Development of a pipeline for the search and annotation of lncRNA in transcriptomic data and its application for the analysis of maize

Published: 31 May 2022| Version 1 | DOI: 10.17632/fnk8pmp2yz.1
Artem Pronozin,
Dmitry Afonnikov


LncRNAs are RNA molecules longer than 200 nucleotides that do not encode proteins. Experimental studies have demonstrated the diversity and importance of lncRNA functions in plants: involvement in the regulation of gene expression, homeostasis of plant physiological parameters. However, structure and function features are known only for a small number of lncRNAs and were experimentally confirmed only for single cases. To expand knowledge about lncRNA in other species, computational pipelines that allow standardized data processing steps in a mode that does not require user control up to the final result have recently been actively developed. This makes it possible to implement wider functionality for lncRNA data identification and analysis. In the present work, we proposed a pipeline ICAnnoLncRNA for automatic prediction, classification, and annotation of plant lncRNAs. This pipeline was applied to analysis of 877 maize transcriptome libraries. More than 9 million lncRNAs were predicted and classified into 3 classes with respect to their localization in the genome, structural features of lncRNAs, tissue specificity, and homology with other organisms.


Steps to reproduce

blast.outfmt6 - Blastn results. Contain homologs with known lncRNAs sequences from the LncAPDB library. index_and_newindex.fasta - index of PNRD, CANTATAdb, GREENC, PlncDB, EVLncRNA databases compared with new index for LncAPDB library.

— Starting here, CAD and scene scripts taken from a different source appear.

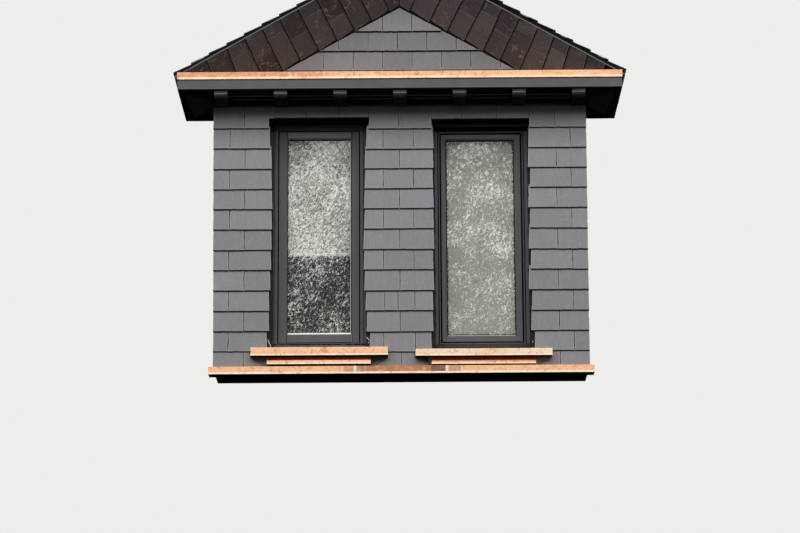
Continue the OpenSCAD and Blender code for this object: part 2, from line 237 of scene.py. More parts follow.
RIM_TONE = 1.9  # the worn arris of a slate: tones above 1 are lighter
ARRIS = 1.2
TAIL_BAND = 5  # how far above its lowest point an outline still counts as its tail
NO_END = -9999
WEAR = 0.8  # unevenness of the cut edges, with a point every WEAR_STEP
WEAR_STEP = 24


class Face:
    """A plane that slates are laid on: origin, direction across and up the courses, and its outward normal."""

    def __init__(self, origin, across, up, out, mirror=False):
        self.o, self.u, self.v, self.w = Vector(origin), Vector(across), Vector(up), Vector(out)
        self.mirror = mirror
        self.flip = (self.u.cross(self.v).dot(self.w) < 0) != mirror

    def place(self, u, v, w):
        p = self.o + self.u * u + self.v * v + self.w * w
        return (-p.x if self.mirror else p.x, p.y, p.z)


FRONT_FACE = Face((0, 0, 0), (1, 0, 0), (0, 0, 1), (0, -1, 0))


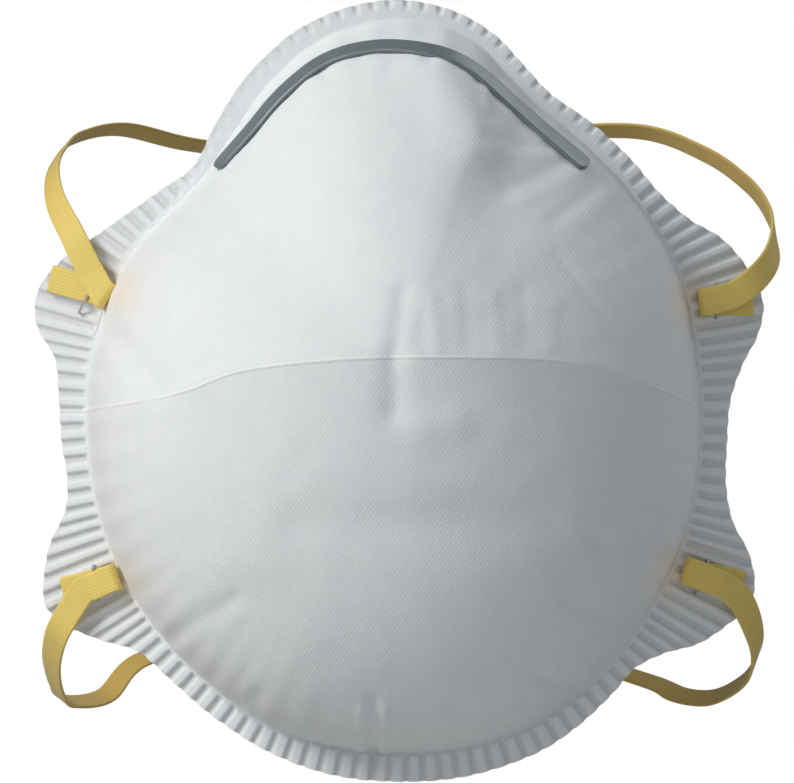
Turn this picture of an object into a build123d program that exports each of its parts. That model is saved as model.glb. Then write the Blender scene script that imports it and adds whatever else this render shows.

LncAPDB.fasta - lncRNA sequences of LncAPDB library in fasta format. lncrna_class.tmap - novel lncRNAs divided into gffcompare classes. lncrna_coordinats.bed - coordinates of novel lncRNAs on chromosomes. lncrna_intron_size.tsv - intron size of novel lncRNAs and their coordinates on the genome. new_lncrna.fasta - novel lncRNA sequences in fasta format. new_lncrna_locus.loci - locus of lncRNA sequences on genome. transcriptome_lib.txt - Maize transcriptome libraries.


Institut citologii i genetiki SO RAN


Transcriptome, Pipeline, Database, Long Noncoding RNA